In the records below, find the line containing "The Blender code" and the line containing "from functools import partial"; please repeat exactly the lines from one to the other, both included, and nothing more.

::: SUPPLIED RECORDS

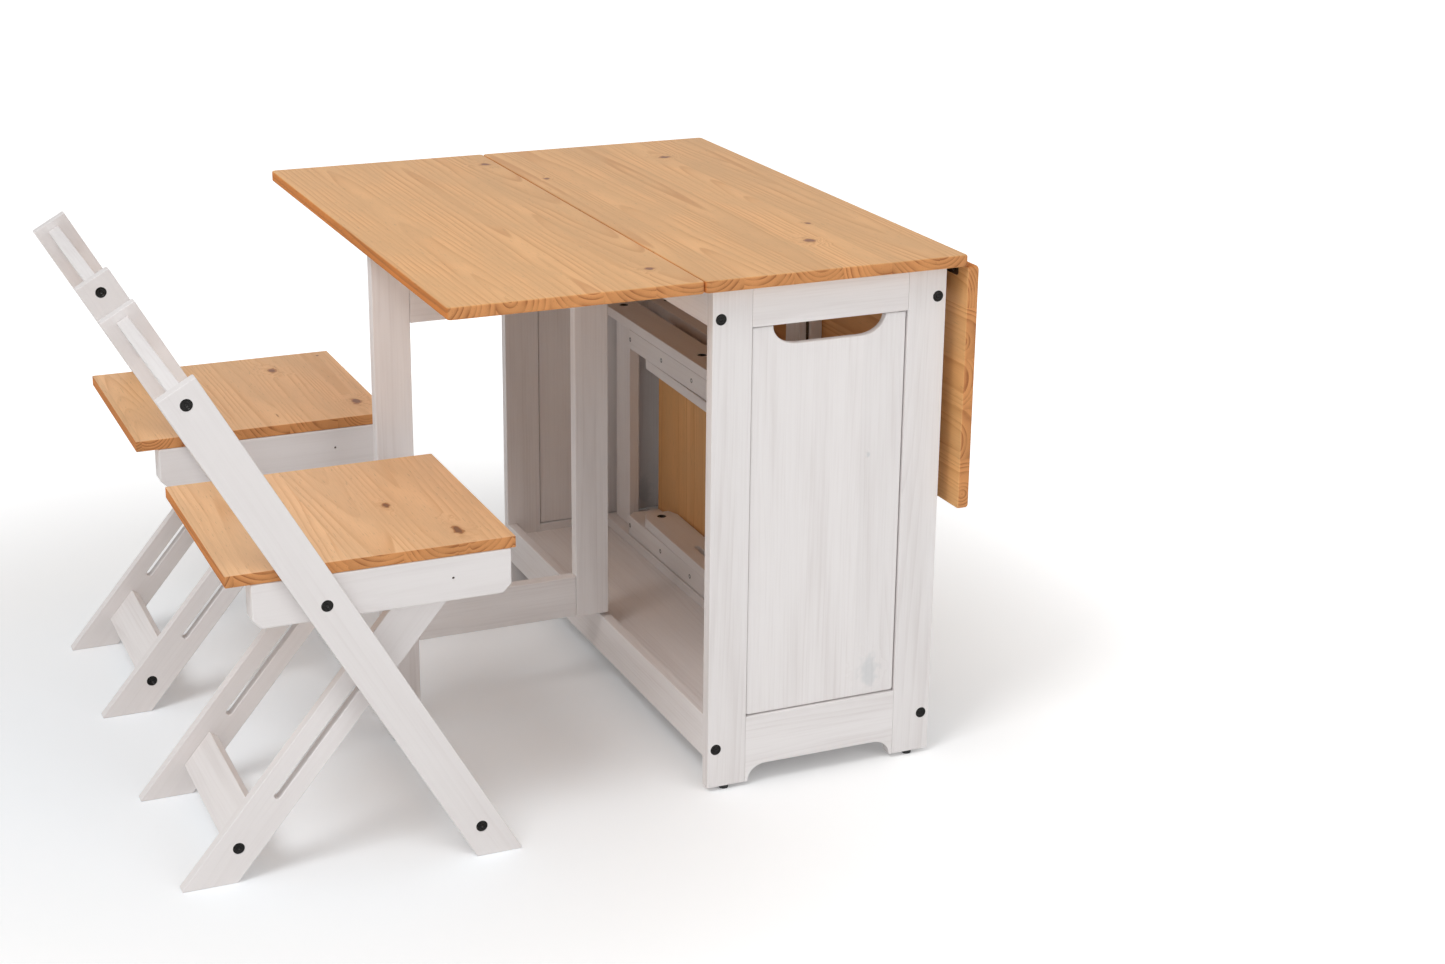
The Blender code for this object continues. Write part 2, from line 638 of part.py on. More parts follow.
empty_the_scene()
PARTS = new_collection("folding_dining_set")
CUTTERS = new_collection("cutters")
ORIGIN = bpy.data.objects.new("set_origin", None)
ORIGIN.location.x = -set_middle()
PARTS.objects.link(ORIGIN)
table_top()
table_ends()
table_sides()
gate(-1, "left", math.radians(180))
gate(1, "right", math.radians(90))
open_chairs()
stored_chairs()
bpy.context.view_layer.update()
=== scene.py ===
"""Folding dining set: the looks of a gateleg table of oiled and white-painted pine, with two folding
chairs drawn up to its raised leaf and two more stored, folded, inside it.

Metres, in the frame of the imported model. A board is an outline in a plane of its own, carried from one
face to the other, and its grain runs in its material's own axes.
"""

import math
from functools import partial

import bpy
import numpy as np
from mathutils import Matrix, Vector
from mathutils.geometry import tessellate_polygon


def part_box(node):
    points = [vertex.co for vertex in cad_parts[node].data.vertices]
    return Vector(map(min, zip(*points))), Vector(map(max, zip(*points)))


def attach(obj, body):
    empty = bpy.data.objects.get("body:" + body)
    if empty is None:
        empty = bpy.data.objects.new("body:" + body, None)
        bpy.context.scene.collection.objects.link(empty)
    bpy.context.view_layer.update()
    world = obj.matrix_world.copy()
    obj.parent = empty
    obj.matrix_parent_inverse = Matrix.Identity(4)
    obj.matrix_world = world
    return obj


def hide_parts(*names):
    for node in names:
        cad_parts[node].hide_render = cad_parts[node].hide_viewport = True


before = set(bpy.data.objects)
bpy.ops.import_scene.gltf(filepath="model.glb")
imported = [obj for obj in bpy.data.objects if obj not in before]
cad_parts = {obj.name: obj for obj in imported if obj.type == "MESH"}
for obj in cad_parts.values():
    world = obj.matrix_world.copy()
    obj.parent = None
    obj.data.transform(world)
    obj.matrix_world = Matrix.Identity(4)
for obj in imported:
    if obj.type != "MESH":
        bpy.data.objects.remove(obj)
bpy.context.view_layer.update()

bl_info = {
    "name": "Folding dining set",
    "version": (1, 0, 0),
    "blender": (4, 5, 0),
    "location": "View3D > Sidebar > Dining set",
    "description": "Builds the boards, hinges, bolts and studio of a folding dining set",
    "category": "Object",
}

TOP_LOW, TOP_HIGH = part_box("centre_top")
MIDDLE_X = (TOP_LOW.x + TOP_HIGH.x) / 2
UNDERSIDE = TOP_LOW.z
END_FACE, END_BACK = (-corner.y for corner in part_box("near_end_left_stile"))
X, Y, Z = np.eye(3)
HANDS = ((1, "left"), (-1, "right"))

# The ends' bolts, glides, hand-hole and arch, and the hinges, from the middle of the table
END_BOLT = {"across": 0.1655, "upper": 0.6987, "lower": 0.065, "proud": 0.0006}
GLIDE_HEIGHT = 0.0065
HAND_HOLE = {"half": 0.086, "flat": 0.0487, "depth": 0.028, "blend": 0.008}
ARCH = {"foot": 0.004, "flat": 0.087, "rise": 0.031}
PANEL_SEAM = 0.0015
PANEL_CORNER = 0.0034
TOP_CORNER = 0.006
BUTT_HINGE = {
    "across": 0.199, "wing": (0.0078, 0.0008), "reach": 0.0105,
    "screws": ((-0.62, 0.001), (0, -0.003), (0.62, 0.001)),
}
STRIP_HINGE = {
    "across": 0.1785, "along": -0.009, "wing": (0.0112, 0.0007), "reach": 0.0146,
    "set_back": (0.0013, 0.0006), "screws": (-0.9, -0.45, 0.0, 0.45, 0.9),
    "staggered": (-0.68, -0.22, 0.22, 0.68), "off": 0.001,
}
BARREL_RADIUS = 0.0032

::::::
::: SUPPLIED RECORDS

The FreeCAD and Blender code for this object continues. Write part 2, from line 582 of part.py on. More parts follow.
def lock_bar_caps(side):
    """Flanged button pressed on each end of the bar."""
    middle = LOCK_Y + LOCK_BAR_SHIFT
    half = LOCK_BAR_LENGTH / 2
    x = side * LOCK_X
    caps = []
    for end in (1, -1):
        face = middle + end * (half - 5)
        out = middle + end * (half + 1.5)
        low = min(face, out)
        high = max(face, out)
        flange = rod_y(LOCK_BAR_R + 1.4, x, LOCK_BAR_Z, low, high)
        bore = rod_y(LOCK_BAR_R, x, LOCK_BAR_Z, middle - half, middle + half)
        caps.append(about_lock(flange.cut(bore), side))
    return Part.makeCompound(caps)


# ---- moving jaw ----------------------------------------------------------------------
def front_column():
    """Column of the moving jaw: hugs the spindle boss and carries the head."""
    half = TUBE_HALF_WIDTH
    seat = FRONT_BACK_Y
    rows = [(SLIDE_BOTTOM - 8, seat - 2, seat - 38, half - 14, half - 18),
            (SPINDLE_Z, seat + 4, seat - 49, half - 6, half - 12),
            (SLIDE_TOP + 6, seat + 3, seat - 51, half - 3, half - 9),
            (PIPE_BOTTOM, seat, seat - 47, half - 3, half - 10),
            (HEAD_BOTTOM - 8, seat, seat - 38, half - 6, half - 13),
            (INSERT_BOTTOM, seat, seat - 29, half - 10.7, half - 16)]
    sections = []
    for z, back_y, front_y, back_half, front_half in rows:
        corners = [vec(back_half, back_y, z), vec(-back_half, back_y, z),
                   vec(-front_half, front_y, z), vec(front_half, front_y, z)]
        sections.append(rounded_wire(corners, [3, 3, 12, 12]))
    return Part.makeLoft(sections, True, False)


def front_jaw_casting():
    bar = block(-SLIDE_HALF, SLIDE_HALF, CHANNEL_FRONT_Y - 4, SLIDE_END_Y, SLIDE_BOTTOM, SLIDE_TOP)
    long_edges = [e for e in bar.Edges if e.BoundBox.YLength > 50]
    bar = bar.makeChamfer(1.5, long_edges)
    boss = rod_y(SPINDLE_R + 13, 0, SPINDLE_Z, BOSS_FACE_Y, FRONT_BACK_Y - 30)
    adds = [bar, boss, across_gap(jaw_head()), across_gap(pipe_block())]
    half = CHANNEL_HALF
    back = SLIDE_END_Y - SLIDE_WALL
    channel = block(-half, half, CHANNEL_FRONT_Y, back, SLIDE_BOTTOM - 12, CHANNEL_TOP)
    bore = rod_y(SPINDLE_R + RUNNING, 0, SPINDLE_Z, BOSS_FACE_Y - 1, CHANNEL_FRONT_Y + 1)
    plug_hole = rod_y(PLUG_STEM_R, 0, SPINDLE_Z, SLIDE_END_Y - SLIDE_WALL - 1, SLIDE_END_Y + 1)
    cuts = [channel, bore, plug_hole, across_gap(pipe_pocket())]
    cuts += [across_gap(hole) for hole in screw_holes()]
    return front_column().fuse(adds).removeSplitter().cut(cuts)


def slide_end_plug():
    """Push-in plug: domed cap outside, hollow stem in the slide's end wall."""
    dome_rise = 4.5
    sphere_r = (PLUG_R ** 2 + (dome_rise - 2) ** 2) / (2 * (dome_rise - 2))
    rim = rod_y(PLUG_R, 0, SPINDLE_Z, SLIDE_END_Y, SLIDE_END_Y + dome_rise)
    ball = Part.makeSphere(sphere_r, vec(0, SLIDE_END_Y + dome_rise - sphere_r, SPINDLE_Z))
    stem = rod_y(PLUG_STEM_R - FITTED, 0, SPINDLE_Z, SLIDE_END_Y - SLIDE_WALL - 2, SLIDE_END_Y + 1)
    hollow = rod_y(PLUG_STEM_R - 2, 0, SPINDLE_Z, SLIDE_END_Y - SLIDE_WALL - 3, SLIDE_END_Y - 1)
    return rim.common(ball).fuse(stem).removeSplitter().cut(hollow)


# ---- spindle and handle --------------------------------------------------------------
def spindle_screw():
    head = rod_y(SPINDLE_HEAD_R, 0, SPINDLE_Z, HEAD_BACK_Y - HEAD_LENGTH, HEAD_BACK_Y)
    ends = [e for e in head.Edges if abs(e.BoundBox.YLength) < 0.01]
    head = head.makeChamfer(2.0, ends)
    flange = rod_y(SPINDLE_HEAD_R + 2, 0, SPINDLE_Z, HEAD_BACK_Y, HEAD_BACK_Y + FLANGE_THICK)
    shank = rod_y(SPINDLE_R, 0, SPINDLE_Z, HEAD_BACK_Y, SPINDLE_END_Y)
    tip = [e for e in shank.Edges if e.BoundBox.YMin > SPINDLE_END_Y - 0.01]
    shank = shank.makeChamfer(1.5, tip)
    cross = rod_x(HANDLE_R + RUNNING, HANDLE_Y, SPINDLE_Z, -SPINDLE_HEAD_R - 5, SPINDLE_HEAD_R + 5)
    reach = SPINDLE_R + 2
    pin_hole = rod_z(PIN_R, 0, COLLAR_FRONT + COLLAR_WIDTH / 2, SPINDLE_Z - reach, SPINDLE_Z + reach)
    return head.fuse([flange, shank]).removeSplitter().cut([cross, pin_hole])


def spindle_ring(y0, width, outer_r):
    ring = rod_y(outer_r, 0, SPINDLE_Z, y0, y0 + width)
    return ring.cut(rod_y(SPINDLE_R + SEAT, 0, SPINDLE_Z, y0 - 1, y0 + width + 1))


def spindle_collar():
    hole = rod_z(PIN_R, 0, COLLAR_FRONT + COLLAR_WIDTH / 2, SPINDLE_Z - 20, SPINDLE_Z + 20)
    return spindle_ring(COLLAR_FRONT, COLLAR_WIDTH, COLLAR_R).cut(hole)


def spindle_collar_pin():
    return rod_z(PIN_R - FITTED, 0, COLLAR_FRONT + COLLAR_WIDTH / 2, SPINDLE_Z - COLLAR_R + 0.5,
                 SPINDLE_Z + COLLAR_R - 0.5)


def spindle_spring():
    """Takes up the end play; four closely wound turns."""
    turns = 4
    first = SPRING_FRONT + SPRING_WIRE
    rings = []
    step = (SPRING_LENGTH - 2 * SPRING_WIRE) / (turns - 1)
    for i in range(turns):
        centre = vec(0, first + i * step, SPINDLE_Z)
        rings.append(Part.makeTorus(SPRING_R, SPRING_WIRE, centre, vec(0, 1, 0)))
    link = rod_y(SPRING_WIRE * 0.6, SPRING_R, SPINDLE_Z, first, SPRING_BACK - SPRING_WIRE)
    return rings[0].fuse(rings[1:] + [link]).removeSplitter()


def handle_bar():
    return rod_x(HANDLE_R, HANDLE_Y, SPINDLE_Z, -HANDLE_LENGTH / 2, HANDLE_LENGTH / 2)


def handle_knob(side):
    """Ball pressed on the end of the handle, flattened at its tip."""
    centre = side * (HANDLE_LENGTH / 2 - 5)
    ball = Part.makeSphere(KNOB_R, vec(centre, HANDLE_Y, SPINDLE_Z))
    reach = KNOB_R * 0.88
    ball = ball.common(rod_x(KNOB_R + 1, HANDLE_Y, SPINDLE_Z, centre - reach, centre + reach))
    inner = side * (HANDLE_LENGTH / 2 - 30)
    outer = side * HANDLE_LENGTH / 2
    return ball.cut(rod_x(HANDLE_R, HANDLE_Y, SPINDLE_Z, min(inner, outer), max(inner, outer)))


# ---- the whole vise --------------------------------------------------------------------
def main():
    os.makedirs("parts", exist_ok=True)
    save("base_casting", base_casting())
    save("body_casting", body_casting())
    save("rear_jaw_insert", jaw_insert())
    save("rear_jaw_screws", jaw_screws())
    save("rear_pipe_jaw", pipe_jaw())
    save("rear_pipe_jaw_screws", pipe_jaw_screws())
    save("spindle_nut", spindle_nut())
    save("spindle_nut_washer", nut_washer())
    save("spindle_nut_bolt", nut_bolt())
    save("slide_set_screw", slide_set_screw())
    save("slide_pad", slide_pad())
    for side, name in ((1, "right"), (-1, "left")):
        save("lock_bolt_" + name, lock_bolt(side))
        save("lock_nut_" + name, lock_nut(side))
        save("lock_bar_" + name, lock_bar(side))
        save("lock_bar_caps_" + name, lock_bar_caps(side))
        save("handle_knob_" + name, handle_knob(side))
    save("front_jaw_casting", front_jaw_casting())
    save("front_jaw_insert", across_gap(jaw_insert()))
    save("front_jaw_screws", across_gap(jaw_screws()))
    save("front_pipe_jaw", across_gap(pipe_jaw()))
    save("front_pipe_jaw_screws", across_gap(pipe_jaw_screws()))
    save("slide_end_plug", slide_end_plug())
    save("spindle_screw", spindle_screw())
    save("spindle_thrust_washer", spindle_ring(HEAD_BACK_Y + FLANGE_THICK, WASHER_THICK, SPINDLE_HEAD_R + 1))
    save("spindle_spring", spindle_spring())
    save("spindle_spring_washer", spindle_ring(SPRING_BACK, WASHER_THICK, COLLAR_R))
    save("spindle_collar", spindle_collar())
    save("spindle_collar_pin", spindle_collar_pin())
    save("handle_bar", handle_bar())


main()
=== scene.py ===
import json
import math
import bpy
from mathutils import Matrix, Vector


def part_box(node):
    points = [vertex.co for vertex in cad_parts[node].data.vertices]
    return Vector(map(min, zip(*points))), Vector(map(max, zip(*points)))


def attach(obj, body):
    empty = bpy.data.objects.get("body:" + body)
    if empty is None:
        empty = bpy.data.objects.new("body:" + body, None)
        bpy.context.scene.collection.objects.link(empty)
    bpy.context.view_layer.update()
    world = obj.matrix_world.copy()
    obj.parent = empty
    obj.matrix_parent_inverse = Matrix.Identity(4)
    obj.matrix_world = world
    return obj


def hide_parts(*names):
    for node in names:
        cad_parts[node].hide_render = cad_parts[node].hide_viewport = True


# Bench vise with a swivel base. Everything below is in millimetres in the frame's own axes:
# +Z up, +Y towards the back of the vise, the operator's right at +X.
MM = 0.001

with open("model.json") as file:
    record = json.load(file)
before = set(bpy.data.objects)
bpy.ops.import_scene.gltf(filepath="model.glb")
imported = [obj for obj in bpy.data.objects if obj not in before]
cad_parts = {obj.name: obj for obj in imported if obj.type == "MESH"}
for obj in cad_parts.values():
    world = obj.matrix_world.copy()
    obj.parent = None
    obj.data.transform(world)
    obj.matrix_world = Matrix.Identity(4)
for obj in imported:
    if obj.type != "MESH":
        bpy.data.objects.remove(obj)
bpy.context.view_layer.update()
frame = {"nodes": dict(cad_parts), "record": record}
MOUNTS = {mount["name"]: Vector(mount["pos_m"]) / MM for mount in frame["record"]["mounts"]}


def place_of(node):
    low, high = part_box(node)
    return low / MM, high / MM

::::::

EXERCISE RESPONSE:
The Blender code for this object continues. Write part 2, from line 638 of part.py on. More parts follow.
empty_the_scene()
PARTS = new_collection("folding_dining_set")
CUTTERS = new_collection("cutters")
ORIGIN = bpy.data.objects.new("set_origin", None)
ORIGIN.location.x = -set_middle()
PARTS.objects.link(ORIGIN)
table_top()
table_ends()
table_sides()
gate(-1, "left", math.radians(180))
gate(1, "right", math.radians(90))
open_chairs()
stored_chairs()
bpy.context.view_layer.update()
=== scene.py ===
"""Folding dining set: the looks of a gateleg table of oiled and white-painted pine, with two folding
chairs drawn up to its raised leaf and two more stored, folded, inside it.

Metres, in the frame of the imported model. A board is an outline in a plane of its own, carried from one
face to the other, and its grain runs in its material's own axes.
"""

import math
from functools import partial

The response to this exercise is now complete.